Raudal, dalam sebuah diskusi bukunya di Malang, tidak mengikat “kota”-nya dengan definisi kota yang ditawarkan oleh Kementrian Dalam Negeri atau Undang-Undang yang terlalu administratif. Bukan kota kecamatan, kota kabupaten atau pusat keramaian belaka, namun ia berangkat dari sebuah ide yang bernama konflik laten. Walhasil, kumcer ini penuh dengan konflik-konflik yang tertebar di setiap penjuru. Bahkan satu cerpen pun bisa merangkum konflik berlapis dari berbagai kota.
Melalui kumcer ini, Raudal mengintrodusir bentuk pembaruan dalam kaitan kajian sastra dan kota. Kumpulan cerita ini menjadi menarik karena ia mendobrak segala bentuk kemapanan (establishment) dalam karya sastra, setidaknya dalam empat hal.
Pertama, konten cerita berpusat pada kota-kota kecil yang tersebar dari ujung Sumatera hingga perbatasan Papua. Berbeda dengan kebanyakan penulis yang mengekplorasi kota-kota besar seperti Jakarta, Surabaya atau Jogjakarta, Raudal malah mengangkat kota-kota kecil yang kadang orang Indonesia sendiri tidak familiar dengan namanya karena keterpencilan letaknya atau terlalu luasnya wilayah negara ini. Seperti saat ia mengulas tentang Muncar, kota pelabuhan kecil di ujung timur Pulau Jawa.
“Kami melanjutkan perjalanan lebih ke selatan, memasuki lorong-lorong dan jalan-jalan sempit Kota Muncar; jalan yang mestinya diperlebar tanpa harus menjadikan deretan pohon asam sebagai alasan. Kini aku pun paham benar-benar tak punya alasan untuk menghindar dari kenyataan bahwa pelabuhan dan kota ikan di mana-mana sama saja.” (Dua Kota Ikan, hal.70)
Kota kecil dengan ragam persepektif dan konflik yang ia tawarkan memperkaya diskusi dan wacana tentang kajian sastra kota (urban literary studies) dengan sastra sebagai titik pijak dan pintu masuk yang menarik. Pertanyaan-pertanyaan seperti ini bisa diajukan; bagaimana sebuah karya sastra mengilhami pembentukan penataan dan grand design sebuah kota atau tata kota yang menginspirasi lahirnya karya sastra, bagaimana seorang arsitektur menautkan gedung yang ia bangun dengan karya sastra yang pernah ia baca sebelumnya, bagaimana sebuah konflik sosial di sebuah kota terjadi karena terbitnya karya sastra atau karya sastra yang membuat konflik laten di kota kecil dan masih banyak lagi.

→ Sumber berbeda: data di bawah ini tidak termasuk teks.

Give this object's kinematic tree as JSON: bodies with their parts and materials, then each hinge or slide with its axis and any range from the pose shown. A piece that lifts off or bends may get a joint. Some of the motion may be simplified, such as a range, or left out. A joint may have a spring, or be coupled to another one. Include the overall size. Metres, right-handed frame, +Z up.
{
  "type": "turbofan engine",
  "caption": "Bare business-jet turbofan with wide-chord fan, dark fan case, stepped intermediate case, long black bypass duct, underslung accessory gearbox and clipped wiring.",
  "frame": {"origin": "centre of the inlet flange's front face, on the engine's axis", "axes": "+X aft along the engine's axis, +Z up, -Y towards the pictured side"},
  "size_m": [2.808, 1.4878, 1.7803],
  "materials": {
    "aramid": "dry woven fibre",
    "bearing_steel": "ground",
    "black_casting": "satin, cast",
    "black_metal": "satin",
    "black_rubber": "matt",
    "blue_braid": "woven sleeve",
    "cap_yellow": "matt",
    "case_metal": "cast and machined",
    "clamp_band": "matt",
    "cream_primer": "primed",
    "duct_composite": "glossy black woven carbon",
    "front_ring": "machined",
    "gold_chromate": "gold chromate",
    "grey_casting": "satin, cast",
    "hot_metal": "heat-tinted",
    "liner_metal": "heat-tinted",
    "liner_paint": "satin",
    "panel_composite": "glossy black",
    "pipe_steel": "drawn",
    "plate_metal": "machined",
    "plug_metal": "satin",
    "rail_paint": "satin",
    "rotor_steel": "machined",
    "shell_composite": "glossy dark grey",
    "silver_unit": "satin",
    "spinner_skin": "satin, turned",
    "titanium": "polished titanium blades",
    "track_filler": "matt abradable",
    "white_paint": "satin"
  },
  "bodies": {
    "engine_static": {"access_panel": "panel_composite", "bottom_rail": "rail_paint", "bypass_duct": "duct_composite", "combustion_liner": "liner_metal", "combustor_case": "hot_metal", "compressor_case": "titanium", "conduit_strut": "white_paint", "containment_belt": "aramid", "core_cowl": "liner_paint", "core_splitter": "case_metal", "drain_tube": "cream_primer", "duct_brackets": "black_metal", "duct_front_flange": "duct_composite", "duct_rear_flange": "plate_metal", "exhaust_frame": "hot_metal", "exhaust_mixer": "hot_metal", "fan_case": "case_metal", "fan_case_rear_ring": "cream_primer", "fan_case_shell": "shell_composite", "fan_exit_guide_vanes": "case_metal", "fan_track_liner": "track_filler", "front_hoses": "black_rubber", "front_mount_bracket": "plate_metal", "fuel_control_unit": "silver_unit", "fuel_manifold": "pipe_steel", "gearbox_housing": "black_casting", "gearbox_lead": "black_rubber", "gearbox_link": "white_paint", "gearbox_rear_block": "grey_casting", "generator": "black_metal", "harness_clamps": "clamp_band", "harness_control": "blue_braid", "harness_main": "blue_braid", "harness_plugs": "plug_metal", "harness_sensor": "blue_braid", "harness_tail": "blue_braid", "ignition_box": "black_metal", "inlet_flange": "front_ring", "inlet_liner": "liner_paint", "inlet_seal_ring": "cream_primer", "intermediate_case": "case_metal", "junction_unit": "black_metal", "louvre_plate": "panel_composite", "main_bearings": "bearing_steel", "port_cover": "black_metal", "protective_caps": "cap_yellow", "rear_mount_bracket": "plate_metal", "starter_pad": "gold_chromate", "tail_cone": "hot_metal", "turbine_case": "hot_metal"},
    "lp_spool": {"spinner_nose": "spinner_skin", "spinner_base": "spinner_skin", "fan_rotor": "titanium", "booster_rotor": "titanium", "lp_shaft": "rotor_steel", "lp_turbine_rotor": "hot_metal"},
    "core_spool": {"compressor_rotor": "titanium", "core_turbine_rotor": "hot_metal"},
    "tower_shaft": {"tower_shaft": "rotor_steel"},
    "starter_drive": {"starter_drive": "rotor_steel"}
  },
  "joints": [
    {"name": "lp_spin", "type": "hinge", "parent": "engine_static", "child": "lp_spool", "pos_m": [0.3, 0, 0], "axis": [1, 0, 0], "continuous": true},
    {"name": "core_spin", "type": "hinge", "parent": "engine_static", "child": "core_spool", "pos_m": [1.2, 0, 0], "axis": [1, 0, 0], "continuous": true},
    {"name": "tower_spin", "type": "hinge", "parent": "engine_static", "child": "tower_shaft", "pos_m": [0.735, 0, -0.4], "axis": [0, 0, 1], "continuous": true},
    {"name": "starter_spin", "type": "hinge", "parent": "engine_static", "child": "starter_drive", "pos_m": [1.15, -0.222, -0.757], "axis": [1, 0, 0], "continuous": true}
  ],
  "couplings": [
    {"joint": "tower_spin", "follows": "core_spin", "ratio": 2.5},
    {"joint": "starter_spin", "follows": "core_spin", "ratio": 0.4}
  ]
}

Kedua, Raudal bermain-main dengan eksplorasi estetis dalam cerpen-cerpennya. Ia merangkai fiksi dan fakta, memadukan imajinasi dan kenyataan. Tekniknya pun berubah-ubah; kadang naratif, bisa deskriptif, seperti esai atau bahkan laporan reportase. Kota-kota dalam tulisan Raudal adalah kota nyata yang dapat di temukan di Indonesia. Namun, imaji fiksi juga meletup dalam kota-kota buatannya.

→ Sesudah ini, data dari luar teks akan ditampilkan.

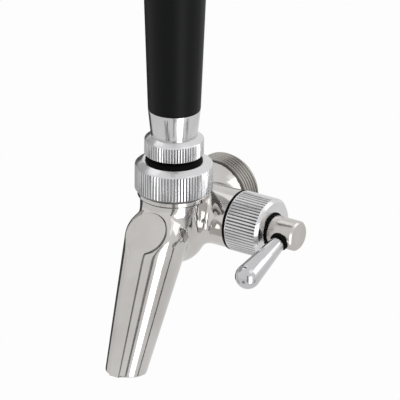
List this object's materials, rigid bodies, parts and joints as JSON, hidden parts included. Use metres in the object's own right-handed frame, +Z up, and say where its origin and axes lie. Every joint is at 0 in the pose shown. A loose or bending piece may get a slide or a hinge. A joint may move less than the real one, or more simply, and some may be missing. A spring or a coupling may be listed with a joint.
{
  "type": "flow control faucet",
  "caption": "Forward-sealing draught faucet with a ball-pivoted tap handle, knurled bonnet, sloping spout, threaded shank coupling and a side lever that turns a flow compensator.",
  "frame": {"origin": "centre of the shank coupling's rear face, where the faucet meets its shank", "axes": "+Z up along the handle, +Y back into the shank, +X towards the side control stem"},
  "size_m": [0.0631, 0.0796, 0.1933],
  "materials": {
    "stainless_polished": "smooth polished stainless casting, slightly warm",
    "bright_knurl": "bright polished ring with straight machined flutes",
    "chrome": "mirror chrome",
    "stainless_brushed": "turned and brushed, warm grey",
    "brass": "turned",
    "black_rubber": "matt",
    "black_grip": "satin black with soft highlights",
    "acetal_white": "plain",
    "acetal_black": "plain"
  },
  "bodies": {
    "faucet": {"faucet_body": "stainless_polished", "front_seat": "stainless_polished", "orifice_seat": "acetal_white", "shank_washer": "black_rubber", "bonnet": "bright_knurl", "friction_ring": "acetal_white", "dust_ring": "black_rubber", "ball_washer": "acetal_white", "ball_seal": "black_rubber", "nut_gasket": "black_rubber", "control_nut": "bright_knurl", "stem_thrust_washer": "acetal_white", "stem_wiper": "black_rubber"},
    "handle": {"lever_rod": "stainless_brushed", "pivot_ball": "stainless_polished", "lever_collar": "bright_knurl", "handle_ferrule": "chrome", "handle_insert": "brass", "handle_grip": "black_grip"},
    "seal": {"seal_carrier": "acetal_black", "front_seal_ring": "black_rubber", "seal_retainer": "stainless_polished"},
    "control": {"control_stem": "stainless_brushed", "stem_ring_inner": "black_rubber", "stem_ring_outer": "black_rubber", "eccentric_pin": "stainless_polished", "control_lever": "chrome", "lever_ring": "black_rubber"},
    "plug": {"compensator": "acetal_black"}
  },
  "joints": [
    {"name": "handle_tilt", "type": "hinge", "parent": "faucet", "child": "handle", "pos_m": [0, -0.0386, 0.017], "axis": [1, 0, 0], "range_deg": [0, 12]},
    {"name": "seal_slide", "type": "slide", "parent": "faucet", "child": "seal", "axis": [0, 1, 0], "range_m": [0, 0.0036]},
    {"name": "control_turn", "type": "hinge", "parent": "faucet", "child": "control", "pos_m": [0.03, -0.0249, 0], "axis": [1, 0, 0], "range_deg": [-60, 60]},
    {"name": "compensator_slide", "type": "slide", "parent": "faucet", "child": "plug", "axis": [0, 1, 0], "range_m": [-0.0024, 0.0024]}
  ],
  "couplings": [
    {"joint": "seal_slide", "follows": "handle_tilt", "m_per_rad": 0.01688},
    {"joint": "compensator_slide", "follows": "control_turn", "m_per_rad": -0.00228}
  ]
}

Ketiga, tidak seperti sastra perjalanan (travel literature) yang sedang marak akhir-akhir ini, Raudal memilih jalan berbeda. Sastra perjalanan belakangan kebanyakan berisi tulisan pengalaman subjektif yang penuh rasa kekaguman akan tempat-tempat baru, tips dan trik dalam berpetualang atau kendala-kendala yang dihadapi. Perjalanan ke kota dalam tulisan Raudal bukanlah seperti turis yang penuh takjub dalam mengeksplorasi keindahan dan eksotisme belaka. Wisata dalam buku ini juga tidak terjebak dalam penyakit kolonialisme dimana orang kota ‘besar’ dengan kaca mata superior dan terdidik memandang ‘rendah’ kota-kota ‘kecil’ yang dikunjunginya. Namun, Raudal menggali ceritanya dari konflik-konflik yang menghinggapi kota-kota kecilnya. Jadi, cerita buku ini dapat dikategorikan sebagai sastra perjalanan yang berbeda dan unik.
Maka, kumpulan cerita pendek garapan Raudal Tanjung Banua ini merekam kota melalui konflik, berayun dalam alunan kota imajiner dan kota nyata serta mencatat turisme perjalanan dari sisi yang berbeda. Membolak-balik halamannya adalah menjelajahi kota-kota dalam kata-kata sastra.